All this paints a picture of a police department handing down directives to target black people for stops and searches, for often dubious reasons, with little to show in the way of results, and improper recording of resulting data. Sounds like a big waste of time and money.
And, oh yeah, possibly unconstitutional. For those of you who are in to that type of thing.
The ACLU report included a four-point recommendation, much of which seems like common sense.
1 – Collect data on frisks and make it public
Officers are not currently required to record when they frisk someone. If they do so and there isn’t an arrest, these searches are not subject to judicial review, the report reads. Without a record, police supervisors, and the public, have no way to determine if an officer’s search is lawful. The ACLU suggests an expansion of the Illinois Traffic Stop Statistical Study Act, which currently requires police to collect and make public data about traffic stops.
2 – Collect data on all stops and make it public
The report recommends that information about all stops, not just those which don’t result in arrests, be kept and made publicly available to give police departments (and the public) tools to evaluate efficacy and legality of practices.
3 – Require training
Since the ACLU’s report showed that half of reviewed stops were done without proper legal justification, more officer training is necessary. Makes sense.
4 – Require officers to issue a receipt of essentially all civilian encounters
They recommend that such receipts include the officer’s name, the time and place of the encounter, as well as the reason for the encounter. Again, a more full and appropriate record of events not just for civilian protection, but also to help police departments keep better track of what they are doing, why, and how it all went down.

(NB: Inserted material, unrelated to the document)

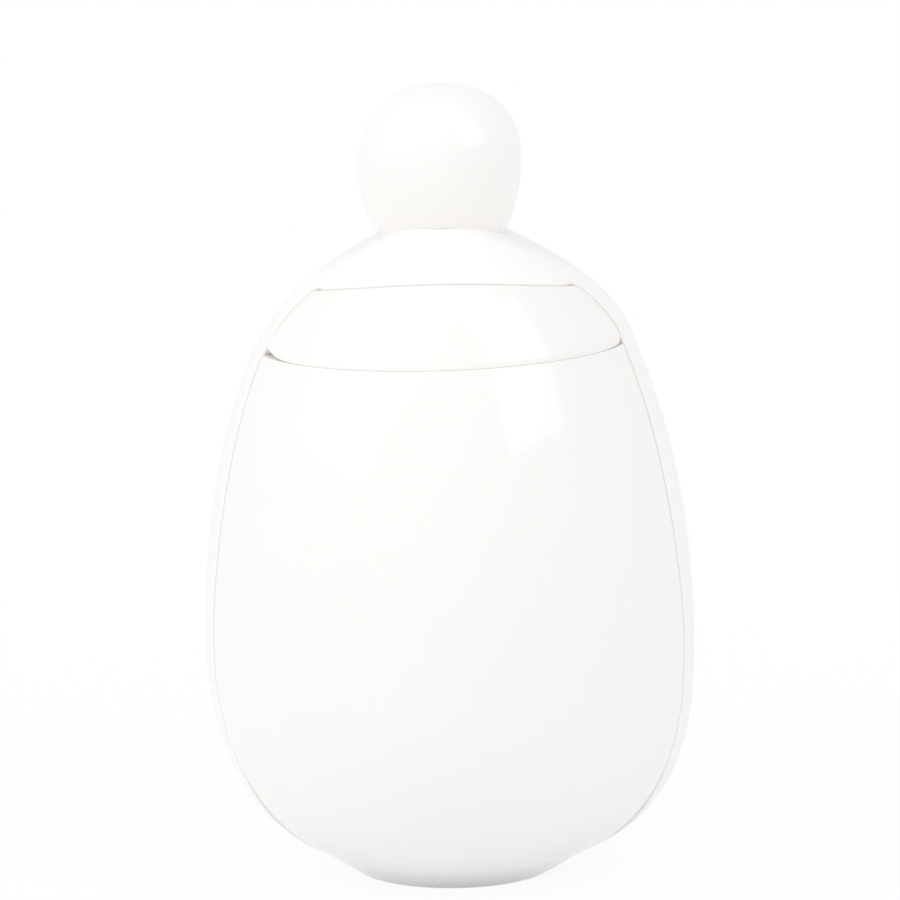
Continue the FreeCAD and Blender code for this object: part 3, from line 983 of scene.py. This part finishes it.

Both police officers and civilians clearly need more and better tools at their disposal in interactions with one another. And the public deserves more data about how their tax dollars are being spent.
Policing is important, dangerous and difficult. It seems high time that Chicago police officers spend less time spinning their wheels in the direction of practices which discriminate disproportionately against certain races and produce little crime-catching or prevention results.